* [Data provided]
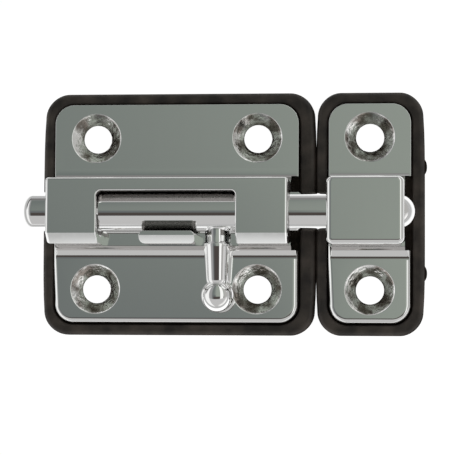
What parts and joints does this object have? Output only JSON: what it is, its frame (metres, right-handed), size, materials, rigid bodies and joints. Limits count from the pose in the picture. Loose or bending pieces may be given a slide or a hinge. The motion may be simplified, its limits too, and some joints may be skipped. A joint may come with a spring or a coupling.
{
  "type": "toggle bolt latch",
  "caption": "Surface-mounted barrel bolt with a ball-ended turning lever, gated lever notches and a matching keeper, both on rubber gaskets.",
  "frame": {"origin": "on the mounting surface, at the back of the latch gasket under the middle of the latch half", "axes": "+X along the bolt towards the keeper, +Y across the bolt away from the lever, +Z out of the mounting surface"},
  "size_m": [0.0757, 0.0458, 0.0143],
  "materials": {
    "body_chrome": "polished and chrome-plated casting",
    "bolt_chrome": "polished chrome plate on turned parts",
    "gasket_rubber": "matte moulded black rubber",
    "ring_rubber": "smooth black rubber"
  },
  "bodies": {
    "latch": {"latch_body": "body_chrome", "latch_gasket": "gasket_rubber"},
    "rings": {"friction_ring_rear": "ring_rubber", "friction_ring_front": "ring_rubber"},
    "bolt": {"bolt_rod": "bolt_chrome", "lever_stem": "bolt_chrome", "ball_knob": "bolt_chrome"},
    "keeper": {"keeper_body": "body_chrome", "keeper_gasket": "gasket_rubber"}
  },
  "joints": [
    {"name": "lever_turn", "type": "hinge", "parent": "latch", "child": "rings", "pos_m": [0, 0, 0.0092], "axis": [-1, 0, 0], "range_deg": [0, 100]},
    {"name": "bolt_slide", "type": "slide", "parent": "rings", "child": "bolt", "axis": [1, 0, 0], "range_m": [-0.001, 0.0012]},
    {"name": "keeper_away", "type": "slide", "parent": "latch", "child": "keeper", "axis": [1, 0, 0], "range_m": [0, 0.02]}
  ]
}
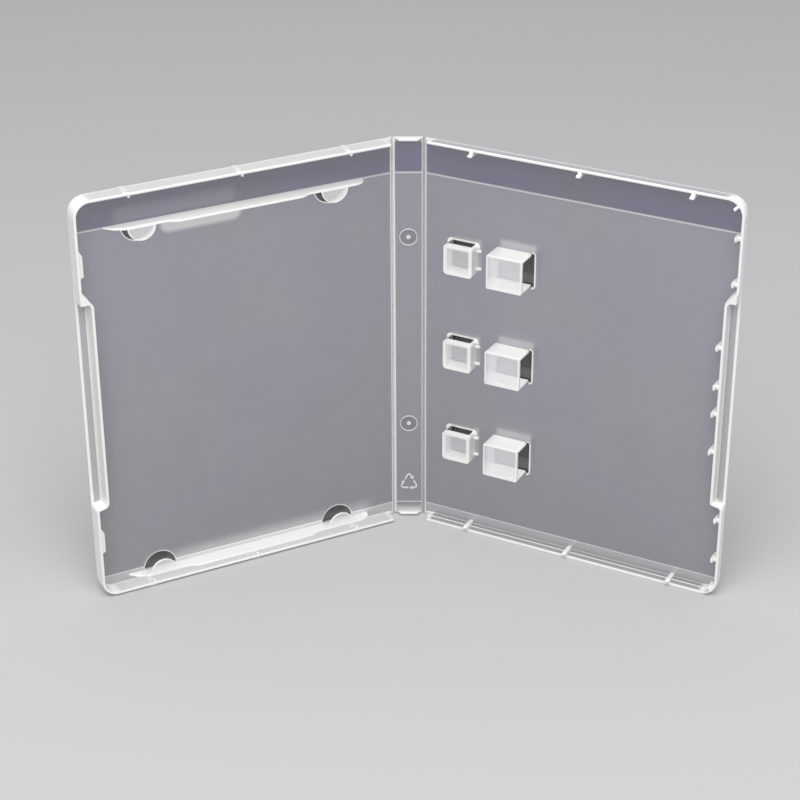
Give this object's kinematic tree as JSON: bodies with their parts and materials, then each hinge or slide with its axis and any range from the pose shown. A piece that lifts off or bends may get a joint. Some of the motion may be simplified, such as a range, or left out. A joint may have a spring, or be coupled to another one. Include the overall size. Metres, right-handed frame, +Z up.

* [What you need to do] Copy out the lines in which the string "joints" appears.

* [Result for this task]
What parts and joints does this object have? Output only JSON: what it is, its frame (metres, right-handed), size, materials, rigid bodies and joints. Limits count from the pose in the picture. Loose or bending pieces may be given a slide or a hinge. The motion may be simplified, its limits too, and some joints may be skipped. A joint may come with a spring or a coupling.
  "joints": [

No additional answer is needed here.